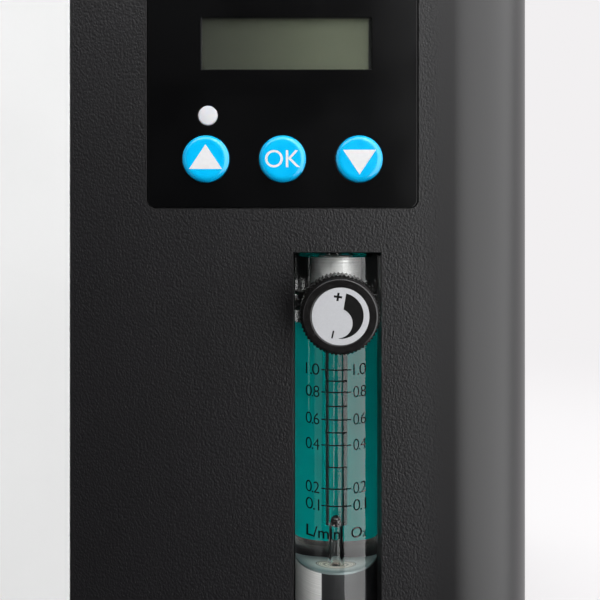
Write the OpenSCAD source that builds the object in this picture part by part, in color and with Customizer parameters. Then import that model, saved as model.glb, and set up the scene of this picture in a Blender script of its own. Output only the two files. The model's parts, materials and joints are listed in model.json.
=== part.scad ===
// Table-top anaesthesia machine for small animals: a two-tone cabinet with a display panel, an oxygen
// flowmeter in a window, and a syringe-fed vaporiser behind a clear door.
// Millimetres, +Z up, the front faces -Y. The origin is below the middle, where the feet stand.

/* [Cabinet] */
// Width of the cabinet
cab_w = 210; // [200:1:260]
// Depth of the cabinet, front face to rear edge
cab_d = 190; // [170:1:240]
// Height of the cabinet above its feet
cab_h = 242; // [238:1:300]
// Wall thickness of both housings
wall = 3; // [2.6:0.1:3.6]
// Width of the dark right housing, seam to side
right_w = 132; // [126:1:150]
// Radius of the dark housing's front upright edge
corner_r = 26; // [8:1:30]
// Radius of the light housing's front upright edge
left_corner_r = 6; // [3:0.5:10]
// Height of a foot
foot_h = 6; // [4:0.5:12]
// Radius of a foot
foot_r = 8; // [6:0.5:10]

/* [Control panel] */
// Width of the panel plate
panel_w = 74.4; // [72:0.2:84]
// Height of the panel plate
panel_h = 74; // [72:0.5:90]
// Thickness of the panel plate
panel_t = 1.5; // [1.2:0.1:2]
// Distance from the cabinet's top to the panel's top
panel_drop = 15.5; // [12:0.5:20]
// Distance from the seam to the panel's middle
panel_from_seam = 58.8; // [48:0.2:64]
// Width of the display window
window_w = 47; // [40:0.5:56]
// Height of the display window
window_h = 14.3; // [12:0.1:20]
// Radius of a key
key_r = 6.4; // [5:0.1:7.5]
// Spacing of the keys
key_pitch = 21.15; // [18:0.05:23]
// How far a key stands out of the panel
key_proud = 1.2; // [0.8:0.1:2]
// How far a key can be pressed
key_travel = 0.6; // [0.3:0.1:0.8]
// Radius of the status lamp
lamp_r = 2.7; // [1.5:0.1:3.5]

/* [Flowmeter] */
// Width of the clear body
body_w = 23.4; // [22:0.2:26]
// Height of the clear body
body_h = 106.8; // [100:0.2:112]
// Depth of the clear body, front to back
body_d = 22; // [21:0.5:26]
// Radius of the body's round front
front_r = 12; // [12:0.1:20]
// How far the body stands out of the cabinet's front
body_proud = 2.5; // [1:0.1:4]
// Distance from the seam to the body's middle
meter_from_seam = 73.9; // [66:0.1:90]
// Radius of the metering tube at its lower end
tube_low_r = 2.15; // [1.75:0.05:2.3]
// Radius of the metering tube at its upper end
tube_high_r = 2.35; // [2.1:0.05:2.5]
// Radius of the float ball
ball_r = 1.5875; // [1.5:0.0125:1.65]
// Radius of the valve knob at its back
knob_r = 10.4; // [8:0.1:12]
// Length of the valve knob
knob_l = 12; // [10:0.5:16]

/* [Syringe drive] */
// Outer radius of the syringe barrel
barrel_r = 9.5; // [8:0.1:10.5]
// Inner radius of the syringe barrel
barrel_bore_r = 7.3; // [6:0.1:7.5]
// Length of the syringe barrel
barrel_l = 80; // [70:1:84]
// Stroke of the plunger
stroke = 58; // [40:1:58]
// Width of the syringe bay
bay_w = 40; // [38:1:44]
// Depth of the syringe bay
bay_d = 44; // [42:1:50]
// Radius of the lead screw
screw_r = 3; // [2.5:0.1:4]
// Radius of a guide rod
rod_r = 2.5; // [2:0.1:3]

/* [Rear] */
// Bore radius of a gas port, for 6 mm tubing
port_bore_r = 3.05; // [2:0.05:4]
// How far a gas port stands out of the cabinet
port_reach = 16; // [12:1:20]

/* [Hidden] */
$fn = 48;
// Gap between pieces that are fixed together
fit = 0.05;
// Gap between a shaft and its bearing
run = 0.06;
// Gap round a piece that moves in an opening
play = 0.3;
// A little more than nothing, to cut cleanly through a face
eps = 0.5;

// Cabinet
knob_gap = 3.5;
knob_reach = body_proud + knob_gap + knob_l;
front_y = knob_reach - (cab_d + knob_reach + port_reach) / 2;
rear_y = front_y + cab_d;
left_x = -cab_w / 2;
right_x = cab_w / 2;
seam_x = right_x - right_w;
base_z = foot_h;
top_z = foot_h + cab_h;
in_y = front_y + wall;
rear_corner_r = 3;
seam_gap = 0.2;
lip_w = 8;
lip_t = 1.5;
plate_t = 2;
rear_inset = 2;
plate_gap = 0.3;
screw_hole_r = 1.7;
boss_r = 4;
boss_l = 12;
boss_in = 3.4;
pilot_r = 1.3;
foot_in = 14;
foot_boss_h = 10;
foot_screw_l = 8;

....

Please repeat the material above, word for word and in full.

• Exercise result:
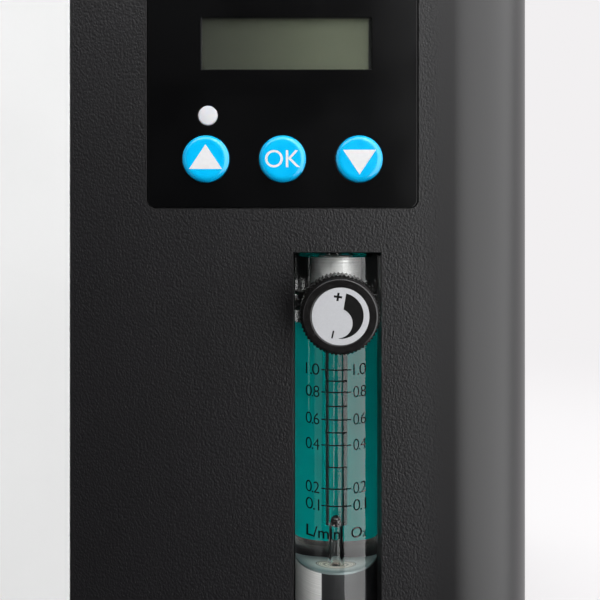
Write the OpenSCAD source that builds the object in this picture part by part, in color and with Customizer parameters. Then import that model, saved as model.glb, and set up the scene of this picture in a Blender script of its own. Output only the two files. The model's parts, materials and joints are listed in model.json.
=== part.scad ===
// Table-top anaesthesia machine for small animals: a two-tone cabinet with a display panel, an oxygen
// flowmeter in a window, and a syringe-fed vaporiser behind a clear door.
// Millimetres, +Z up, the front faces -Y. The origin is below the middle, where the feet stand.

/* [Cabinet] */
// Width of the cabinet
cab_w = 210; // [200:1:260]
// Depth of the cabinet, front face to rear edge
cab_d = 190; // [170:1:240]
// Height of the cabinet above its feet
cab_h = 242; // [238:1:300]
// Wall thickness of both housings
wall = 3; // [2.6:0.1:3.6]
// Width of the dark right housing, seam to side
right_w = 132; // [126:1:150]
// Radius of the dark housing's front upright edge
corner_r = 26; // [8:1:30]
// Radius of the light housing's front upright edge
left_corner_r = 6; // [3:0.5:10]
// Height of a foot
foot_h = 6; // [4:0.5:12]
// Radius of a foot
foot_r = 8; // [6:0.5:10]

/* [Control panel] */
// Width of the panel plate
panel_w = 74.4; // [72:0.2:84]
// Height of the panel plate
panel_h = 74; // [72:0.5:90]
// Thickness of the panel plate
panel_t = 1.5; // [1.2:0.1:2]
// Distance from the cabinet's top to the panel's top
panel_drop = 15.5; // [12:0.5:20]
// Distance from the seam to the panel's middle
panel_from_seam = 58.8; // [48:0.2:64]
// Width of the display window
window_w = 47; // [40:0.5:56]
// Height of the display window
window_h = 14.3; // [12:0.1:20]
// Radius of a key
key_r = 6.4; // [5:0.1:7.5]
// Spacing of the keys
key_pitch = 21.15; // [18:0.05:23]
// How far a key stands out of the panel
key_proud = 1.2; // [0.8:0.1:2]
// How far a key can be pressed
key_travel = 0.6; // [0.3:0.1:0.8]
// Radius of the status lamp
lamp_r = 2.7; // [1.5:0.1:3.5]

/* [Flowmeter] */
// Width of the clear body
body_w = 23.4; // [22:0.2:26]
// Height of the clear body
body_h = 106.8; // [100:0.2:112]
// Depth of the clear body, front to back
body_d = 22; // [21:0.5:26]
// Radius of the body's round front
front_r = 12; // [12:0.1:20]
// How far the body stands out of the cabinet's front
body_proud = 2.5; // [1:0.1:4]
// Distance from the seam to the body's middle
meter_from_seam = 73.9; // [66:0.1:90]
// Radius of the metering tube at its lower end
tube_low_r = 2.15; // [1.75:0.05:2.3]
// Radius of the metering tube at its upper end
tube_high_r = 2.35; // [2.1:0.05:2.5]
// Radius of the float ball
ball_r = 1.5875; // [1.5:0.0125:1.65]
// Radius of the valve knob at its back
knob_r = 10.4; // [8:0.1:12]
// Length of the valve knob
knob_l = 12; // [10:0.5:16]

/* [Syringe drive] */
// Outer radius of the syringe barrel
barrel_r = 9.5; // [8:0.1:10.5]
// Inner radius of the syringe barrel
barrel_bore_r = 7.3; // [6:0.1:7.5]
// Length of the syringe barrel
barrel_l = 80; // [70:1:84]
// Stroke of the plunger
stroke = 58; // [40:1:58]
// Width of the syringe bay
bay_w = 40; // [38:1:44]
// Depth of the syringe bay
bay_d = 44; // [42:1:50]
// Radius of the lead screw
screw_r = 3; // [2.5:0.1:4]
// Radius of a guide rod
rod_r = 2.5; // [2:0.1:3]

/* [Rear] */
// Bore radius of a gas port, for 6 mm tubing
port_bore_r = 3.05; // [2:0.05:4]
// How far a gas port stands out of the cabinet
port_reach = 16; // [12:1:20]

/* [Hidden] */
$fn = 48;
// Gap between pieces that are fixed together
fit = 0.05;
// Gap between a shaft and its bearing
run = 0.06;
// Gap round a piece that moves in an opening
play = 0.3;
// A little more than nothing, to cut cleanly through a face
eps = 0.5;

// Cabinet
knob_gap = 3.5;
knob_reach = body_proud + knob_gap + knob_l;
front_y = knob_reach - (cab_d + knob_reach + port_reach) / 2;
rear_y = front_y + cab_d;
left_x = -cab_w / 2;
right_x = cab_w / 2;
seam_x = right_x - right_w;
base_z = foot_h;
top_z = foot_h + cab_h;
in_y = front_y + wall;
rear_corner_r = 3;
seam_gap = 0.2;
lip_w = 8;
lip_t = 1.5;
plate_t = 2;
rear_inset = 2;
plate_gap = 0.3;
screw_hole_r = 1.7;
boss_r = 4;
boss_l = 12;
boss_in = 3.4;
pilot_r = 1.3;
foot_in = 14;
foot_boss_h = 10;
foot_screw_l = 8;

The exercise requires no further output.